Als deze aanwijzingen niet worden opgevolgd acht Carrier BV
zich niet aansprakelijk voor eventuele schade en vervalt de
garantie.
• Van de twee voorgeponste openingen mag er maar 1 worden
gebruikt voor het toevoeren van geconditioneerde lucht aan een
aangrenzende ruimte.
Dus niet allebei tegelijk.
• Het kanaalwerk kan worden gedimensioneerd volgens de
diagrammen, waarbij ook rekening moet worden gehouden met
drukverliezen door roosters en luchtfilters en de daarmee
samenhangende hogere geluidsniveaus in de kanalen.
62
42 GW
• Het in de fabriek ingebouwde elektrisch verwarmingselement
(typen 42GWE) werkt alleen wanneer TB1 klemmen 5-6
worden gevoed door TB1 klem 4.
• De condensaatafvoerpomp moet gaan werken als de
gekoeldwater afsluiter is geopend; klemmen 7 en 8
op TB1 worden dan gevoed door TB1 klem 4.
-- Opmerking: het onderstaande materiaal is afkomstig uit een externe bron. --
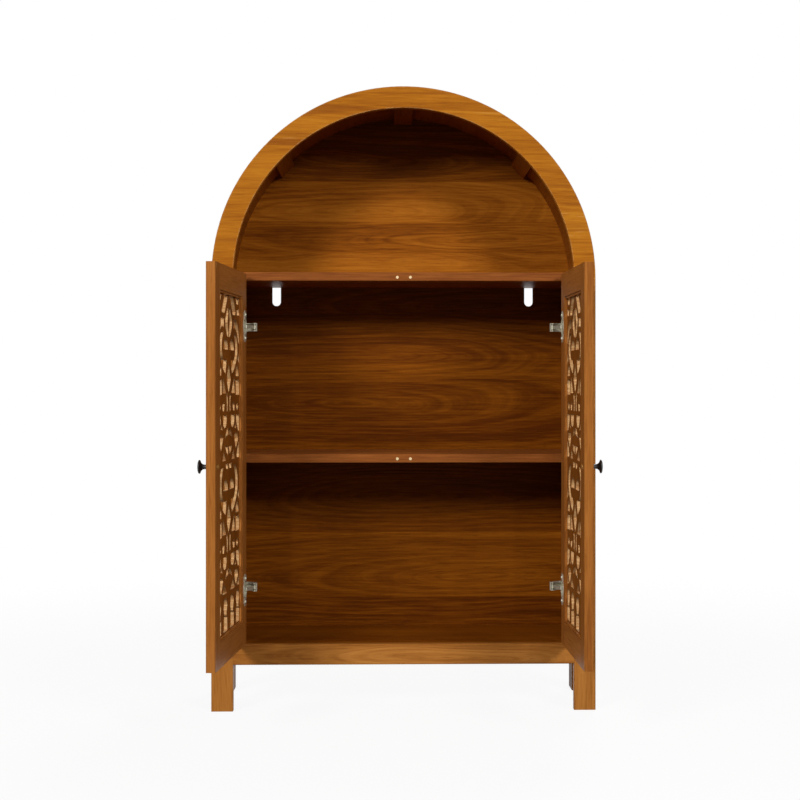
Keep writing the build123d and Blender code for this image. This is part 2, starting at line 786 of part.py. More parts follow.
    for level, height in hinge_heights.items():
        with BuildPart() as hinge_cup:
            body_deep = (-flange_thickness, cup_depth - cup_fit)
            sunk(inner, cup_across, height, cup_radius - cup_fit, body_deep, Mode.ADD)
            with BuildSketch(inner.offset(-flange_thickness)) as flange:
                with Locations((cup_across, height)):
                    Rectangle(flange_width, flange_length)
                    chamfer(flange.vertices(), flange_ease)
                    Circle(flange_radius)
            extrude(amount=flange_thickness)
            bowl_deep = (-flange_thickness, cup_depth - cup_wall)
            sunk(inner, cup_across, height, cup_inner_radius, bowl_deep)
            relief_across = sorted((cup_across, cup_across + side * flange_radius))
            relief_reach = link_height / 2 + link_relief
            relief_up = (height - relief_reach, height + relief_reach)
            slab(inner, relief_across, relief_up, (-flange_thickness, 0), Mode.SUBTRACT)
            start = (cup_pin.X, cup_pin.Y, height - cup_pin_chord)
            peg(start, (0, 0, 1), cup_pin_radius + pin_fit, 2 * cup_pin_chord, Mode.SUBTRACT)
        save(hinge_cup.part, f"{hand}_{level}_hinge_cup")

        with BuildPart() as hinge_link:
            with BuildSketch(Plane.XY.offset(height - link_height / 2)):
                for start, end in ((cup_pin, link_bend), (link_bend, arm_pin)):
                    run = end - start
                    with Locations((start + end) / 2):
                        Rectangle(
                            run.length,
                            link_thickness,
                            rotation=math.degrees(math.atan2(run.Y, run.X)),
                        )
                with Locations(link_bend):
                    Circle(link_thickness / 2)
                with Locations(cup_pin):
                    Circle(link_knuckle_radius)
                with Locations(arm_pin):
                    Circle(link_eye_radius)
                with Locations(cup_pin):
                    Circle(cup_pin_radius + pin_fit, mode=Mode.SUBTRACT)
                with Locations(arm_pin):
                    Circle(arm_pin_radius + pin_fit, mode=Mode.SUBTRACT)
            extrude(amount=link_height)
        save(hinge_link.part, f"{hand}_{level}_hinge_link")

        def over_post(rise, setback):
            """Point seen from above, by its rise off the post and its way behind the arm pin."""
            return (side * (opening_half_width - rise), arm_pin.Y + setback)

        with BuildPart() as hinge_arm:
            nose_top = arm_pin_inset + arm_nose_reach
            nose_foot = arm_pin_inset - arm_nose_reach
            with BuildSketch(Plane.XY.offset(height - arm_height / 2)) as arm_side:
                with BuildLine():
                    Polyline(
                        over_post(nose_top - arm_nose_ease, -arm_nose_reach),
                        over_post(nose_top, arm_nose_ease - arm_nose_reach),
                        over_post(nose_top, arm_shoulder),
                        over_post(arm_tail_rise, (arm_throat + arm_tail) / 2),
                        over_post(arm_tail_rise, arm_tail),
                        over_post(plate_thickness, arm_tail),
                        over_post(plate_thickness, arm_throat),
                        over_post(nose_foot, arm_nose_reach),
                        over_post(nose_foot, arm_nose_ease - arm_nose_reach),
                        over_post(nose_foot + arm_nose_ease, -arm_nose_reach),
                        close=True,
                    )
                make_face()
            extrude(amount=arm_height)
            with BuildSketch(Plane.XY.offset(height - arm_height / 2 + arm_wall)):
                with Locations((side * arm_wall, -arm_wall)):
                    add(arm_side.sketch)
            extrude(amount=arm_height - 2 * arm_wall, mode=Mode.SUBTRACT)
            start = (arm_pin.X, arm_pin.Y, height - arm_height / 2)
            peg(start, (0, 0, 1), arm_pin_radius + pin_fit, arm_height, Mode.SUBTRACT)
        save(hinge_arm.part, f"{hand}_{level}_hinge_arm")

        with BuildPart() as hinge_plate:
            plate_middle = hinge_post_back - plate_setback - plate_length / 2
            plate_place = Plane(
                origin=(side * opening_half_width, plate_middle, height),
                x_dir=(0, -side, 0),
                z_dir=(-side, 0, 0),
            )
            with BuildSketch(plate_place):
                Rectangle(plate_length, plate_height)
                for wing in HANDS.values():
                    with BuildLine():
                        Polyline(
                            (-wing_root / 2, 0),
                            (wing_root / 2, 0),
                            (wing_tip / 2, wing * wing_height / 2),
                            (-wing_tip / 2, wing * wing_height / 2),
                            close=True,
                        )
                    make_face()
            extrude(amount=plate_thickness)
        save(hinge_plate.part, f"{hand}_{level}_hinge_plate")
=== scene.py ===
"""Arched cabinet with a pair of fretwork doors: wood, metal, small hardware, light and camera."""

import logging
import math
import random
from dataclasses import dataclass, replace
from enum import Enum
from typing import Any, Optional, Sequence, Union

import bmesh
import bpy
from mathutils import Matrix, Vector


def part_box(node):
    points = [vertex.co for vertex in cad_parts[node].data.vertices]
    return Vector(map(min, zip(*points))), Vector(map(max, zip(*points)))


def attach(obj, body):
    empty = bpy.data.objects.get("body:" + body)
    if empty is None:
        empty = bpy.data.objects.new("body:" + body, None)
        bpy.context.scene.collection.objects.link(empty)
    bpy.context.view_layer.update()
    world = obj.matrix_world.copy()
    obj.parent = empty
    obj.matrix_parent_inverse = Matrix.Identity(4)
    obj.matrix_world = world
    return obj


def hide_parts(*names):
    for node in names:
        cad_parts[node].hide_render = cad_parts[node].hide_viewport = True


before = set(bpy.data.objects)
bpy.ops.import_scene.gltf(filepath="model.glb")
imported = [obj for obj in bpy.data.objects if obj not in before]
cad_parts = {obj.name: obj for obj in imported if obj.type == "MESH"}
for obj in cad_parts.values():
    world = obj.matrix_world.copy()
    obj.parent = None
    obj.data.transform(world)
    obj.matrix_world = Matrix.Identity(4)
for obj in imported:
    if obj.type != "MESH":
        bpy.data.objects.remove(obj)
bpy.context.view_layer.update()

LOG = logging.getLogger("cabinet")
Colour = tuple[float, float, float]
Triple = tuple[float, float, float]
Number = Union[float, "Signal"]
Key = Union[int, str]
WHITE = (1.0, 1.0, 1.0, 1.0)
NOWHERE: Triple = (0.0, 0.0, 0.0)


# ---------------------------------------------------------------- shader language
def linear(red: int, green: int, blue: int) -> Colour:
    """Turn a colour given in 0 to 255 screen steps into Blender's linear values.

    Args:
        red: red step.
        green: green step.
        blue: blue step.

    Returns:
        The colour in linear light.
    """

    def channel(step: int) -> float:
        """One channel of the colour."""
        share = step / 255
        return share / 12.92 if share <= 0.04045 else ((share + 0.055) / 1.055) ** 2.4

    return (channel(red), channel(green), channel(blue))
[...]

• Vul het systeem met water en controleer alle verbindingen
en afdichtingen.
• Belangrijk:
Carrier BV kan de lekdichtheid van door derden geleverde
driewegafsluiters niet garanderen en is niet aansprakelijk
voor slecht of niet werken van deze afsluiters en voor
schade door lekkage.
Buitenluchttoevoer (Fig. 46)
• De extra ventilator voor buitenluchttoevoer (levering derden) moet
worden aangesloten op de klemmenstroom volgens de met de
ventilator meegeleverde elektrische schema's.
De ventilatormotor werkt parallel met de regelafsluiter en de motor
schakelt af wanneer de afsluiter dicht gaat.
• Voor winterbedrijf met toevoer van buitenlucht wordt toepassing
van een vorstbeveiliging, instelling 2°C, aanbevolen.
Plaats de voeler van de opnemer op de gekoeldwater retourleiding.
Sluit de vorstbeveiliging elektrisch aan vóór de extra ventilator
(zie schema).
• De hoeveelheid buitenlucht mag maximaal 10% van de totale
luchthoeveelheid bedragen, om werkingsproblemen of teveel
geluid te voorkomen.
Voor hogere percentages buitenlucht moet een "Kit voor
buitenluchtaansluiting" (accessoire) worden toegepast.
Op de voorgestanste panelen van de unit worden dan kanalen
aangesloten waardoor in de aangrenzende ruimte via een
uitblaasornament lucht kan worden ingeblazen.
• Monteer in het kanaal een toevoerluchtfilter om vervuiling te
voorkomen.
Dit filter maakt bovendien montage van een kanaalafsluitklep
overbodig bij langere uitbedrijfstelling.
Luchtaansluiting aangrenzende ruimte
(Fig. 47)
• Voor het toevoeren van gekoelde lucht naar een
aangrenzende ruimte moeten 1 of 2 luchtgeleideschoepen
worden gesloten, overeenkomend met de kanalen.
Gebruik hiervoor de luchttoevoerrooster afsluiterkit
(accessoire).
De kit mag niet worden toegepast op een unit met elektrisch
verwarmingselement (type 40GWE).
In de scheidingswand tussen de geconditioneerde ruimte (waar
de unit is gemonteerd) en de aangrenzende ruimte, moet worden
voorzien in een retourluchtpad zoals in de tekening is aangegeven.
• Het kanaalwerk kan worden gedimensioneerd volgens de
diagrammen, waarbij ook rekening moet worden gehouden met
drukverliezen door roosters en luchtfilters.
• In luchtkanalen naar aangrenzende ruimten mogen GEEN
koolstof- of elektrostatische filters worden toegepast.